— start RECORD SET —
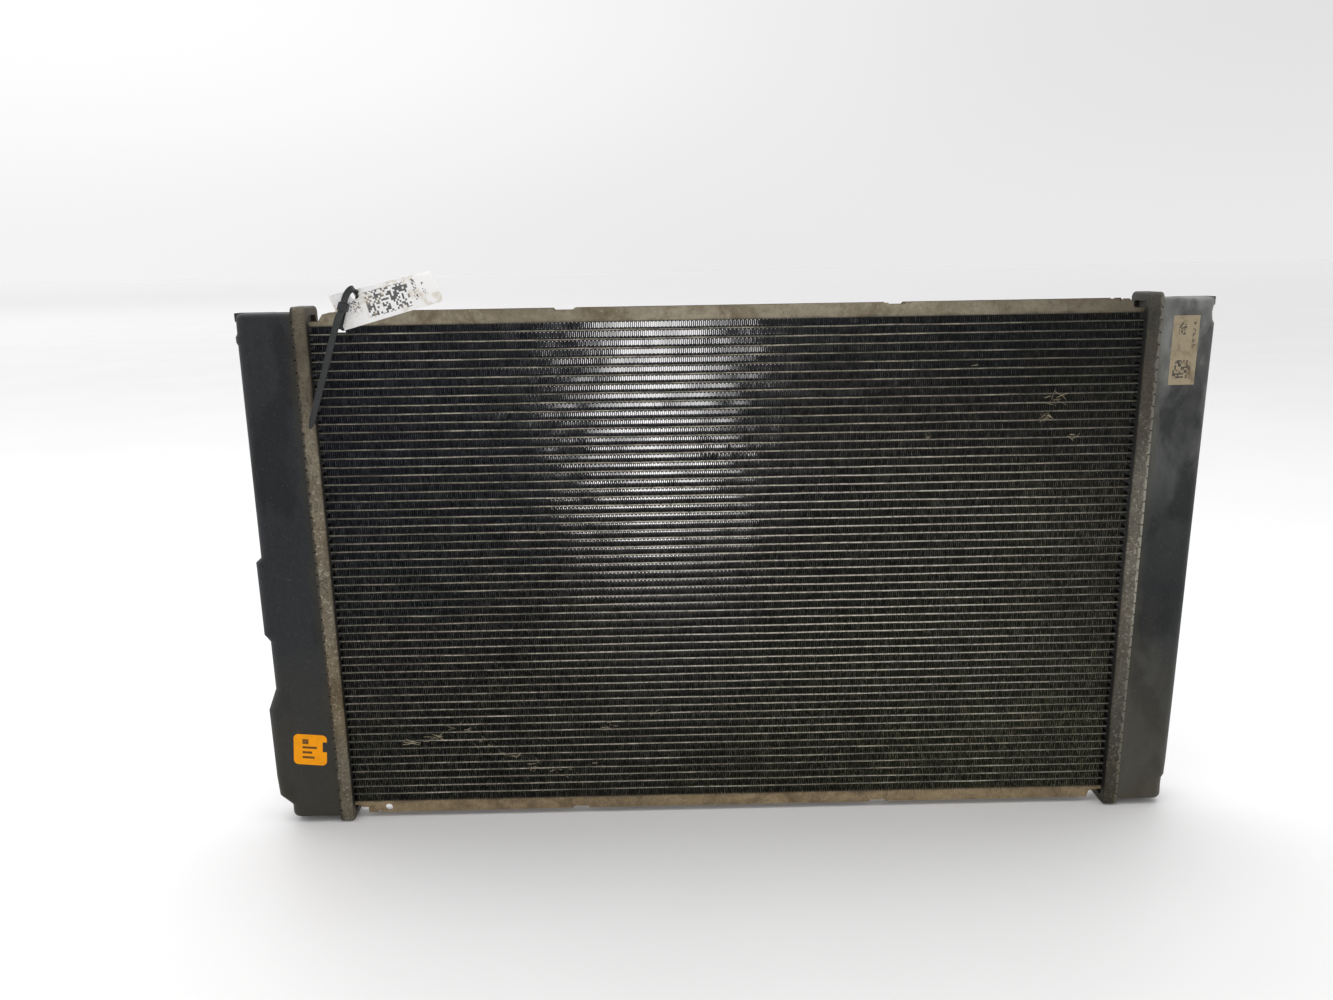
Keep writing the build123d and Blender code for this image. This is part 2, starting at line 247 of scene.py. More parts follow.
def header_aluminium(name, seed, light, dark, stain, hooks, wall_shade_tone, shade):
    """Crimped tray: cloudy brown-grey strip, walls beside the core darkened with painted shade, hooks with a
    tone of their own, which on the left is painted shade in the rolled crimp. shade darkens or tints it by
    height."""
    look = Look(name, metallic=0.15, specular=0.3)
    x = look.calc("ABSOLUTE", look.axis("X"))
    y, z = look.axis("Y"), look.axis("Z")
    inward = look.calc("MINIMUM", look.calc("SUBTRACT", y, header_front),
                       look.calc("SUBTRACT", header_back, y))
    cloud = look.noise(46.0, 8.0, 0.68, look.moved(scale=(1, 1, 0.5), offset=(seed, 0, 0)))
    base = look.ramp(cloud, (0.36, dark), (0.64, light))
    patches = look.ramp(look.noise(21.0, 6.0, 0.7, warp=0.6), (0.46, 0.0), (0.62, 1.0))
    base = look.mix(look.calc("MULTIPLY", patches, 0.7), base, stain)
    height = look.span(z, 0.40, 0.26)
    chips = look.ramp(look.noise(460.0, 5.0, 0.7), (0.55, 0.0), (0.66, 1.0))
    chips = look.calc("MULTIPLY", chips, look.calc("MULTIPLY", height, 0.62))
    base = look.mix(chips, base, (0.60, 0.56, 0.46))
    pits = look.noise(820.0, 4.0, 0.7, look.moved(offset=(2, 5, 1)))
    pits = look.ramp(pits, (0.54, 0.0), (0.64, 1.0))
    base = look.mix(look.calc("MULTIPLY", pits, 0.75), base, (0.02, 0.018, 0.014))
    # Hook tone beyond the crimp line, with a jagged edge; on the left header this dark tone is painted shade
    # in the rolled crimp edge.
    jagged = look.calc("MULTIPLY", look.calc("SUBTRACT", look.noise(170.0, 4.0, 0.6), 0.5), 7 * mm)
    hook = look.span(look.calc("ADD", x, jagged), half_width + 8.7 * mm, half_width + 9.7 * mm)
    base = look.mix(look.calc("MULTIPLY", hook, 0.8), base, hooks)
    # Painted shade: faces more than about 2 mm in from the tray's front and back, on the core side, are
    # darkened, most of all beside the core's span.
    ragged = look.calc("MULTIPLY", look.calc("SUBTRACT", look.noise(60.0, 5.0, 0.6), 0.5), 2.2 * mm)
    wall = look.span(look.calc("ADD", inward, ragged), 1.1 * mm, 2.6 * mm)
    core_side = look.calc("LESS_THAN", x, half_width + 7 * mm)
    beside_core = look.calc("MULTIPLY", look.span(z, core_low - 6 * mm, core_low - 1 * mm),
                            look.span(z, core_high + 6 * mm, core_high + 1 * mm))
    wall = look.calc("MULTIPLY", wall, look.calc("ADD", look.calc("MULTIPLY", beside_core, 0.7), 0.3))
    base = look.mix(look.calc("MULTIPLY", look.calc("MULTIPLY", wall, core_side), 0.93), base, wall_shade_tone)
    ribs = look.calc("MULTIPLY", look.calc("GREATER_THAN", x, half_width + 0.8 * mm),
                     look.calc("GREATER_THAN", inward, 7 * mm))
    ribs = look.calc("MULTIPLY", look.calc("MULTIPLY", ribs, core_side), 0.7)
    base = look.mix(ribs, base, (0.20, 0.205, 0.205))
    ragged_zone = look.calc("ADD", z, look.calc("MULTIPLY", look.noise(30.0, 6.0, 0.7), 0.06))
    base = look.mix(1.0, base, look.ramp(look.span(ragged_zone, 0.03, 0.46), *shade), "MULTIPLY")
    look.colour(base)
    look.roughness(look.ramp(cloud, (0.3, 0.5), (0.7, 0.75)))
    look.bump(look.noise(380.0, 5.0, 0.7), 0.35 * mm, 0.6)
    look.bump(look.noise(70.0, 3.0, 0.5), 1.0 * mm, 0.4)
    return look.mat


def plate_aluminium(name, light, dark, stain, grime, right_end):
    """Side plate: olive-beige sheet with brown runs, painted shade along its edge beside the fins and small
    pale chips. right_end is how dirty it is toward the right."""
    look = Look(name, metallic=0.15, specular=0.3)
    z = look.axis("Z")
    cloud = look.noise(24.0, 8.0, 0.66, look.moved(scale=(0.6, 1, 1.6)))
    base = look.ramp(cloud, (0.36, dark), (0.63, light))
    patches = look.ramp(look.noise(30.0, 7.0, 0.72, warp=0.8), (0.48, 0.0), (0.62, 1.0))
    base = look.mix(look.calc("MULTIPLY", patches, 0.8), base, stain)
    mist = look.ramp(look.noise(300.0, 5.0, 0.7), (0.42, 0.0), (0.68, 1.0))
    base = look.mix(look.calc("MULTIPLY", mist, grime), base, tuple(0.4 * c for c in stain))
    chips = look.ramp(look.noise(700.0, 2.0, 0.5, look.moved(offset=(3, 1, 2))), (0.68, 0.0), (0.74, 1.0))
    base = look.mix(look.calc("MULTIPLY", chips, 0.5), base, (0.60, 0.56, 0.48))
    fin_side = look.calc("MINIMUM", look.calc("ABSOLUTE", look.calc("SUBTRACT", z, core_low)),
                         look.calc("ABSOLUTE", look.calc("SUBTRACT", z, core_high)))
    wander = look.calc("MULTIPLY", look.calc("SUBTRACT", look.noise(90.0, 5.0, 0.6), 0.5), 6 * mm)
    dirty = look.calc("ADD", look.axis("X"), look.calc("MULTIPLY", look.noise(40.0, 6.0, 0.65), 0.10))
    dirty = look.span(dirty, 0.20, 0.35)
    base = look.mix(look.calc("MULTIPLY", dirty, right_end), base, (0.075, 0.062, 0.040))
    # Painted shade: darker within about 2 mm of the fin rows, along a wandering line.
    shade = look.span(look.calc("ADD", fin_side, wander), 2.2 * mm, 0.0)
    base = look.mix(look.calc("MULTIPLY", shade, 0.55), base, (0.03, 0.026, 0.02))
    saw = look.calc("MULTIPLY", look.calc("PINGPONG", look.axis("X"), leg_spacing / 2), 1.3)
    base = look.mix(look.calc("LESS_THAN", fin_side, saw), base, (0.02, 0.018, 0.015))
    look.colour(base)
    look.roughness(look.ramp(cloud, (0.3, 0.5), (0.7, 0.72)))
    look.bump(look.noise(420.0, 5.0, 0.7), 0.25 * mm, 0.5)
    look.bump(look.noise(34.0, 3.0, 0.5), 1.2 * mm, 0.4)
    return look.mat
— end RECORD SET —
— start RECORD SET —
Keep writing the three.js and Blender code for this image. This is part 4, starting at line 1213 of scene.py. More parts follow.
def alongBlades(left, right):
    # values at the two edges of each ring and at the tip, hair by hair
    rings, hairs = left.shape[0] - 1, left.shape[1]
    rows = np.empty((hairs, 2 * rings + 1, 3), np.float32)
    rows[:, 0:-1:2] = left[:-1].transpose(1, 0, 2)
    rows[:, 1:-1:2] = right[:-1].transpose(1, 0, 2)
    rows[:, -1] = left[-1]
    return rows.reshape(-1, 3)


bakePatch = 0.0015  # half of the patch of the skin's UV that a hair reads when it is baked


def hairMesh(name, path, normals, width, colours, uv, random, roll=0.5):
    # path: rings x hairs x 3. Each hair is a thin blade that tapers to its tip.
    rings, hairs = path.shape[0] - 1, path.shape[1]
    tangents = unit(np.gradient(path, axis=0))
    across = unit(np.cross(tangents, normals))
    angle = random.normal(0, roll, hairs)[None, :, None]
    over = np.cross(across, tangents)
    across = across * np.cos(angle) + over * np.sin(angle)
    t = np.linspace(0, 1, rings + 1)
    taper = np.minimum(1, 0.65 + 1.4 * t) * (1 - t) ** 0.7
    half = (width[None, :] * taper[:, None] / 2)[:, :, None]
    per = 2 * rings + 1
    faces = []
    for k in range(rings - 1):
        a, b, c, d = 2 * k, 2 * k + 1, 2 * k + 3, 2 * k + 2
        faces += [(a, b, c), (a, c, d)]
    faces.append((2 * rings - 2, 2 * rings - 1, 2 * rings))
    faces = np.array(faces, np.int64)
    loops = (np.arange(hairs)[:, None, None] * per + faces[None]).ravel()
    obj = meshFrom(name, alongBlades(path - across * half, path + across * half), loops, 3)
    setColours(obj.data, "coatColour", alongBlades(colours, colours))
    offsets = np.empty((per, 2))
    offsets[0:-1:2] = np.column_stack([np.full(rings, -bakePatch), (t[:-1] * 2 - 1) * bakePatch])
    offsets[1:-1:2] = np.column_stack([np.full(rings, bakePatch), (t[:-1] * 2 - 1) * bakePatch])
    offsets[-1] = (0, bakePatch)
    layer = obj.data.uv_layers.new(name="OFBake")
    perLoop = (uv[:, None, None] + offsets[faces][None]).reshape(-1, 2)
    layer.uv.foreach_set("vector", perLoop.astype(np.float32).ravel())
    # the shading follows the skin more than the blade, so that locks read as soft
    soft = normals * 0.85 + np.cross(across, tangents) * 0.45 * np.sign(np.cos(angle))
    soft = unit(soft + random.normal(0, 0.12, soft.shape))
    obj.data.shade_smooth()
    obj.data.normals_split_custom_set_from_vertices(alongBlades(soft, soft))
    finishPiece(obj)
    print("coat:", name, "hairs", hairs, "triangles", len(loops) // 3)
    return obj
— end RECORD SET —
— start RECORD SET —
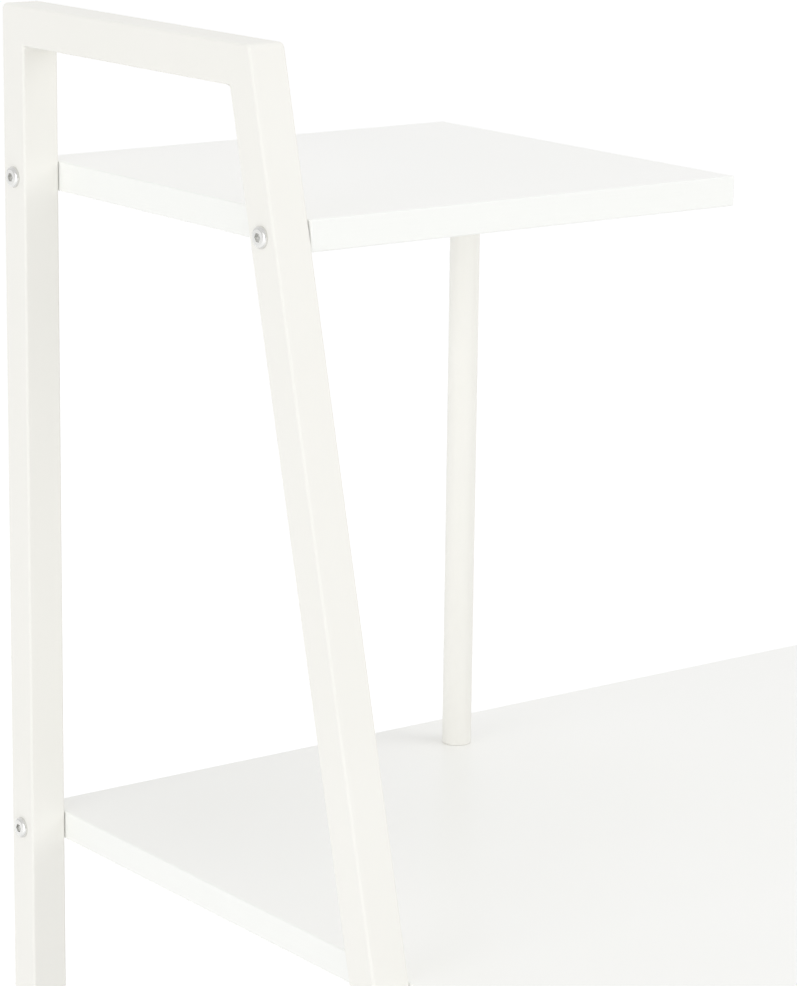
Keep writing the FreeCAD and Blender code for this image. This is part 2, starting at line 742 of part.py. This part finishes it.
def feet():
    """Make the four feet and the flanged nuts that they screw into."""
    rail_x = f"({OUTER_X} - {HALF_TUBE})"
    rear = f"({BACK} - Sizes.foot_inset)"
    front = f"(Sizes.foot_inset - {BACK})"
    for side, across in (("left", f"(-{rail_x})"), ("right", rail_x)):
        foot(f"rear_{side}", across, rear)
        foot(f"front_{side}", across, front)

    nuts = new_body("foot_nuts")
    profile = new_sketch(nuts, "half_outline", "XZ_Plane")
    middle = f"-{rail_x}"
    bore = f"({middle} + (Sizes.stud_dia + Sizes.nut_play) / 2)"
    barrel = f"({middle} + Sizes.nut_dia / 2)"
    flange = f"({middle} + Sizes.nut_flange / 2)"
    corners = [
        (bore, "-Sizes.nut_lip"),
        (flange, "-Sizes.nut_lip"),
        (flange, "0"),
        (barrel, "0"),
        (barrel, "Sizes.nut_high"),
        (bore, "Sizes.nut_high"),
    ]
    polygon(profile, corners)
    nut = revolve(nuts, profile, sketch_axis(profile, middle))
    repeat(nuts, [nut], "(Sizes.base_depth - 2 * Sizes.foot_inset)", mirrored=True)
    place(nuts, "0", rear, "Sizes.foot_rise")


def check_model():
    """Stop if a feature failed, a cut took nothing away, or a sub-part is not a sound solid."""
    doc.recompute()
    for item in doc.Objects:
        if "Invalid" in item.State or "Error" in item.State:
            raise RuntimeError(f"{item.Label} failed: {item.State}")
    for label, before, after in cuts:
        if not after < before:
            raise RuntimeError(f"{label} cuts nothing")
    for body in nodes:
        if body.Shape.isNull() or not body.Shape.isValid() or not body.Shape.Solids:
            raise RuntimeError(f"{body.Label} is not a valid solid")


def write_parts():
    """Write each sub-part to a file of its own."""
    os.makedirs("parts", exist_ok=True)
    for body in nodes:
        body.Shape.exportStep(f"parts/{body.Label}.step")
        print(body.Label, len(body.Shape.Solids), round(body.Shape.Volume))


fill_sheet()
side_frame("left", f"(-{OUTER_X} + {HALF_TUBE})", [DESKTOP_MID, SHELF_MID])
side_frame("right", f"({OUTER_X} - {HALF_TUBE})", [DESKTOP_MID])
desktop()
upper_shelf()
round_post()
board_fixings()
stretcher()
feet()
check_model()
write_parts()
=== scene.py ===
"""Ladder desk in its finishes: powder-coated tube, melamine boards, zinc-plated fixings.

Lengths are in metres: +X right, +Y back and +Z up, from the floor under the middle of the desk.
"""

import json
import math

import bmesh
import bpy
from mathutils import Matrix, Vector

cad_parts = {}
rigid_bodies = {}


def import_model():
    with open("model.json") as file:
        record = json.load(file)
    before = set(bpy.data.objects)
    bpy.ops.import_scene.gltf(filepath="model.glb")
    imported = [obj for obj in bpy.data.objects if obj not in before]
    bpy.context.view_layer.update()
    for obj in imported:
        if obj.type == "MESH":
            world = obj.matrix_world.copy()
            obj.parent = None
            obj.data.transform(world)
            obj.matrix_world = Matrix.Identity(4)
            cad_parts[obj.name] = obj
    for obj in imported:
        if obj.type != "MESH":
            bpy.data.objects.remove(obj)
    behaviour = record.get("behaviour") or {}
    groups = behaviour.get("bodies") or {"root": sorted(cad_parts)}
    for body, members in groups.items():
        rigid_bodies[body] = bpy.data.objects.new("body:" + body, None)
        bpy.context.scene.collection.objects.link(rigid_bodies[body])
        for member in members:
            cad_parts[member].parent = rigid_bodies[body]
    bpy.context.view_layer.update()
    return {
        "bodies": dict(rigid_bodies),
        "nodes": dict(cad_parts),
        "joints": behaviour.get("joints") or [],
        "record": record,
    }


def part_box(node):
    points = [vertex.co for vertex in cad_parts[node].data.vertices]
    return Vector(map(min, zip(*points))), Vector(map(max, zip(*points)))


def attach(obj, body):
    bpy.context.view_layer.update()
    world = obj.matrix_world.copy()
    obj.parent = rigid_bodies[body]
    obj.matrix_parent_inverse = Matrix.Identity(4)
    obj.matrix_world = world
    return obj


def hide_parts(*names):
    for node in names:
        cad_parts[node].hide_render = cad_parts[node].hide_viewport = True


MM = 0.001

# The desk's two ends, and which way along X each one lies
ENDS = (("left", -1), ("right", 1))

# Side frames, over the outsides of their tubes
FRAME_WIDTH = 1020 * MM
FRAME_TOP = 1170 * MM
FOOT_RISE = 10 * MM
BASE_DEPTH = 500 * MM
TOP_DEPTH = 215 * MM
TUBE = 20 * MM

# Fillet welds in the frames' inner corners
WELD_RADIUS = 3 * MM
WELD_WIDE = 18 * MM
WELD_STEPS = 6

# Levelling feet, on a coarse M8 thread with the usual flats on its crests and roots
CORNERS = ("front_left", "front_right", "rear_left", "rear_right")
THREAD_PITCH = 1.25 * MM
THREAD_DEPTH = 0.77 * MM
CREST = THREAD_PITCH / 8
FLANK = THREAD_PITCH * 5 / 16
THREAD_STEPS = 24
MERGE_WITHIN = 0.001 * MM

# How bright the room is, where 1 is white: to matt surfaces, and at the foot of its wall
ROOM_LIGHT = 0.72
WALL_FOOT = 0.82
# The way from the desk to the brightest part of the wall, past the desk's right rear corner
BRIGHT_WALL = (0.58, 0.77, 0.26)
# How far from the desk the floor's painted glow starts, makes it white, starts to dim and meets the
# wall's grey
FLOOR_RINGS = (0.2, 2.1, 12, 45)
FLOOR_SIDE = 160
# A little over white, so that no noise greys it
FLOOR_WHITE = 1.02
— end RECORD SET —
■ **WHAT IS EXPECTED**
Within the listing above, the range opens at the line with "fill_sheet()" and closes at the line with "bpy.data.objects.remove(obj)". Reproduce exactly the lines of that range, including both ends.

■ **WRITTEN SOLUTION**
fill_sheet()
side_frame("left", f"(-{OUTER_X} + {HALF_TUBE})", [DESKTOP_MID, SHELF_MID])
side_frame("right", f"({OUTER_X} - {HALF_TUBE})", [DESKTOP_MID])
desktop()
upper_shelf()
round_post()
board_fixings()
stretcher()
feet()
check_model()
write_parts()
=== scene.py ===
"""Ladder desk in its finishes: powder-coated tube, melamine boards, zinc-plated fixings.

Lengths are in metres: +X right, +Y back and +Z up, from the floor under the middle of the desk.
"""

import json
import math

import bmesh
import bpy
from mathutils import Matrix, Vector

cad_parts = {}
rigid_bodies = {}


def import_model():
    with open("model.json") as file:
        record = json.load(file)
    before = set(bpy.data.objects)
    bpy.ops.import_scene.gltf(filepath="model.glb")
    imported = [obj for obj in bpy.data.objects if obj not in before]
    bpy.context.view_layer.update()
    for obj in imported:
        if obj.type == "MESH":
            world = obj.matrix_world.copy()
            obj.parent = None
            obj.data.transform(world)
            obj.matrix_world = Matrix.Identity(4)
            cad_parts[obj.name] = obj
    for obj in imported:
        if obj.type != "MESH":
            bpy.data.objects.remove(obj)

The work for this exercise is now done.